Will and our server (I’m so sorry we forgot his name), told us taxis were hard to come by that night and to our surprise offered to take us over to Broadway for our obligatory Honky Tonk Night (as well as pointers on the best non-tourist-trap bars). Very very kind of them!
Top billing on Sunday was Husk, but we woke up super early and had coffee and split a small Pimento Sandwich at The Frothy Monkey.
In the afternoon, we were headed to Husk. Now, I want to get the negative over first. Husk Charleston is our FAVORITE PLACE. And the only downside for brunch was that our server just didn’t represent the values and excitement of the company. When we’ve visited Charleston, the servers are eager to tell you about what is at the heart of Husk. Husk supports heirloom farming, local sources of provisions. Our server could literally have been an Applebee’s server. Just the basics (albeit courteous): Hello, what can I get you?, etc. And when I asked for a small side of gravy just to taste, she turned me down (she later redeemed herself with a sampling after I tweeted).
Now onto the better part! Husk Nashville has a different, less formal feel than Charleston and I like it a lot. We sat in a very sunny side of the lower level that also houses Husk Bar. We were greeted with the famous benne rolls and pork butter. Worth the visit for just those and a cocktail! The menu changes pretty regularly. Here was this morning’s:
M started off with the Wedge Salad that was excellent. The fresh lettuce itself had a tasty vinaigrette and underneath is hidden an even tastier herbed buttermilk ranch. I don’t normally like blue cheese, but this cheese was wonderful as was the fried Hamery Ham and vibrant roasted tomato. At the Charleston location you will see more use of Benton’s Country Ham than here. This is a much more delicate taste and overall, I found that to be the case with the whole menu. It’s a little more subtle (at least for brunch). And we both could appreciate that. Once M was finished with her salad, our server delivered my gravy sampling. Now, I’m a gravy snob. Big time. Nothing has ever matched my mom’s gravy and I figured it never would. She may roll over in her grave now: This was the best gravy I’ve ever had! The flour, obviously cooked brown and then the house-made SMOKY country sausage were perfect. I’m so glad I got to taste it! It’ll be what I order next time for sure!
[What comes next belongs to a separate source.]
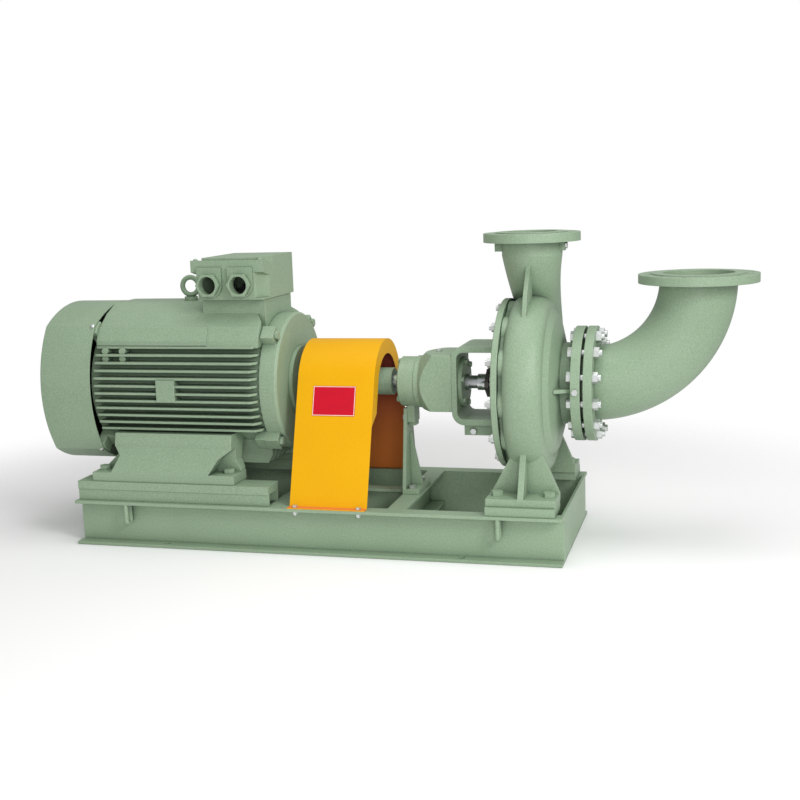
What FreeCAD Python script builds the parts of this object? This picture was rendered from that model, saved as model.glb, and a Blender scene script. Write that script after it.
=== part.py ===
"""Horizontal end-suction circulating pump with its motor, coupling and guard on a steel base.

Millimetres. +X runs along the shaft from the motor to the pump's suction, +Y away from the
nameplate side and +Z up. The origin is the centre of the base's underside.
"""
import FreeCAD, Part
import math
import os

V = FreeCAD.Vector

# Heights of the shaft line
BASE_HEIGHT = 140.0
PUMP_PAD_THICKNESS = 25.0
PUMP_SHAFT_RISE = 315.0
MOTOR_SHAFT_RISE = 280.0
SHAFT_HEIGHT = BASE_HEIGHT + PUMP_PAD_THICKNESS + PUMP_SHAFT_RISE
RAIL_HEIGHT = SHAFT_HEIGHT - MOTOR_SHAFT_RISE - BASE_HEIGHT

# Clearances
RUNNING_CLEARANCE = 0.05
BOLT_CLEARANCE = 1.0
THREAD_CLEARANCE = 0.1

# Base of channels
BASE_LENGTH = 1520.0
BASE_WIDTH = 590.0
BEAM_FLANGE = 49.0
BEAM_FLANGE_THICKNESS = 9.0
BEAM_WEB = 6.0
END_PLATE = 8.0
ANCHOR_SPACING_X = 930.0
ANCHOR_EDGE = 23.0
ANCHOR_HOLE_RADIUS = 11.0
CROSS_DEPTH = 110.0
CROSS_WIDTH = 56.0
CROSS_FLANGE = 8.0
CROSS_WEB = 6.0
MOTOR_CROSS_X = -70.0
PUMP_CROSS_X = 240.0
TIE_WIDTH = 44.0
STAPLE_X = (-590.0, 575.0)
STAPLE_BAR_RADIUS = 7.0
STAPLE_PITCH = 27.0
STAPLE_DROP = 62.0

# Motor rails and feet
RAIL_START_X = -753.0
RAIL_END_X = -120.0
RAIL_OUTSIDE_Y = 280.0
RAIL_WIDTH = 86.0
RAIL_PLATE = 25.0
RAIL_WALL = 8.0
RAIL_LIP = 3.0
MOTOR_SHOULDER_X = -74.0
MOTOR_FOOT_DISTANCE = 190.0
MOTOR_FOOT_PITCH_X = 419.0
MOTOR_FOOT_PITCH_Y = 457.0
MOTOR_FOOT_LENGTH = 471.0
MOTOR_FOOT_END = 32.0
MOTOR_FOOT_OUTSIDE_Y = 274.0
MOTOR_FOOT_INSIDE_Y = 172.0
MOTOR_FOOT_PLATE = 28.0
MOTOR_FOOT_TOP_Z = 303.0
FOOT_UPRIGHT_SETBACK = 54.0
FOOT_UPRIGHT_END = 18.0
FOOT_LEAN = 36.0
MOTOR_BOLT_RADIUS = 10.0
FOOT_POCKET_DEPTH = 70.0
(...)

Next up was our mains. M ordered the Quail Biscuit with gravy and an egg. The quail is fried ‘Nashville Hot Chicken Style’. And was tender, succulent and no worrying with the bones. And their biscuit was like what I grew up on. My kind of biscuit is a little chewy just like these. You work the dough just a little more than you think you should. And the hash which accompanied both our dishes was out of this world with a couple varieties of house-made, heavily smoked sausages. My dish was an open-face Monte Cristo and was indescribable. I’ll post a picture of how it looked after about 10 minutes! I also came away with a Husk Hat.
We closed the visit with a Buttermilk pie and lemon sherbet from the talented Lisa Donavon.
I don’t want to discourage people from visiting Husk as the food and the chance to eat here are not to be missed if you’re in Nashville, I just think the staff aren’t as prideful as the Charleston staff.
There were no LOSERS on this trip. Every taste was excellent and we can’t wait to go back and hit some of the many other places our our to-do list! By far, though, you MUST go to Mason’s on your next trip! Happy birthday M!